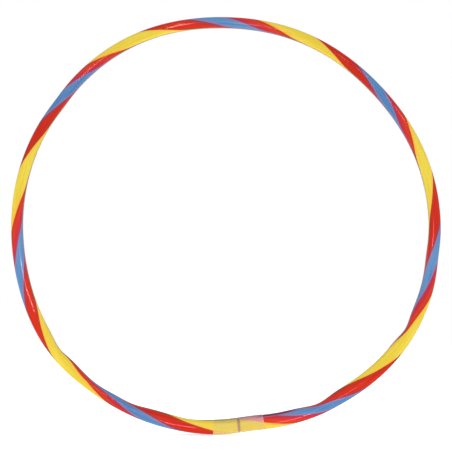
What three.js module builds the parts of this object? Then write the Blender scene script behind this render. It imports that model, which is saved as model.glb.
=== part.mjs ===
// Rhythmic hoop: a thin-walled striped plastic pipe, twisted seven turns along its length, bent round into
// a ring and closed by an internal plug under a clear sleeve.
//
// Millimetres and degrees. The hoop stands upright in the XZ plane, its box centred on the origin, with its
// joint at the bottom and its front facing -Y. Angles along the hoop run from +X towards +Z.

import * as THREE from 'three';

// ---- Driving dimensions ----

const RING_DIAMETER = 729;      // of the pipe's centre line, so the hoop is about 750 across the outside
const PIPE_DIAMETER = 25.4;     // before bending flattens it
const WALL_SHARE = 0.13;        // wall thickness, as a share of the section's radius
const STRIPE_SHARE = 0.06;      // thickness of a coloured stripe, the same way
const STRIPE_GAP_SHARE = 0.01;  // clearance under a stripe
const STRIPE_GAP_ANGLE = 0.6;   // clearance at each long edge of a stripe, round the pipe

// Colours round the pipe, from the edge where yellow ends: red, blue, red, yellow.
const BLUE_FROM = 67;
const BLUE_TO = 143;
const YELLOW_FROM = 238;
const YELLOW_TO = 360;

// Twist of the pipe along the hoop.
const TWISTS = 7;
const FIRST_EDGE_ANGLE = 23.8;  // where the end edge of the yellow stripe first faces the front
const TWIST_DRIFT = 2.5;        // the twist is a little tighter opposite the joint
const DRIFT_ANGLE = 264;

// The section is slightly off centre, in a direction that turns with the twist.
const OFF_CENTRE = 1;
const OFF_CENTRE_ANGLE = 215;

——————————

- _STATED GOAL_
Restate the data above exactly, keeping each word as it stands.

- _SOLVED EXERCISE_
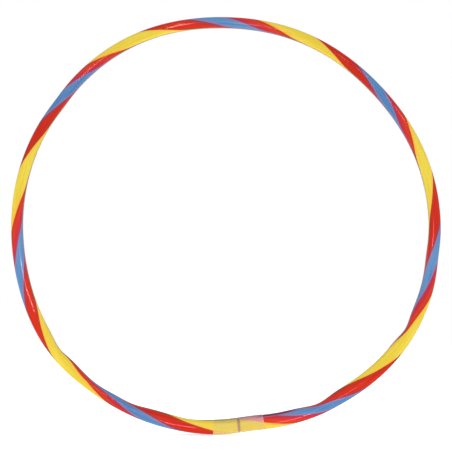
What three.js module builds the parts of this object? Then write the Blender scene script behind this render. It imports that model, which is saved as model.glb.
=== part.mjs ===
// Rhythmic hoop: a thin-walled striped plastic pipe, twisted seven turns along its length, bent round into
// a ring and closed by an internal plug under a clear sleeve.
//
// Millimetres and degrees. The hoop stands upright in the XZ plane, its box centred on the origin, with its
// joint at the bottom and its front facing -Y. Angles along the hoop run from +X towards +Z.

import * as THREE from 'three';

// ---- Driving dimensions ----

const RING_DIAMETER = 729;      // of the pipe's centre line, so the hoop is about 750 across the outside
const PIPE_DIAMETER = 25.4;     // before bending flattens it
const WALL_SHARE = 0.13;        // wall thickness, as a share of the section's radius
const STRIPE_SHARE = 0.06;      // thickness of a coloured stripe, the same way
const STRIPE_GAP_SHARE = 0.01;  // clearance under a stripe
const STRIPE_GAP_ANGLE = 0.6;   // clearance at each long edge of a stripe, round the pipe

// Colours round the pipe, from the edge where yellow ends: red, blue, red, yellow.
const BLUE_FROM = 67;
const BLUE_TO = 143;
const YELLOW_FROM = 238;
const YELLOW_TO = 360;

// Twist of the pipe along the hoop.
const TWISTS = 7;
const FIRST_EDGE_ANGLE = 23.8;  // where the end edge of the yellow stripe first faces the front
const TWIST_DRIFT = 2.5;        // the twist is a little tighter opposite the joint
const DRIFT_ANGLE = 264;

// The section is slightly off centre, in a direction that turns with the twist.
const OFF_CENTRE = 1;
const OFF_CENTRE_ANGLE = 215;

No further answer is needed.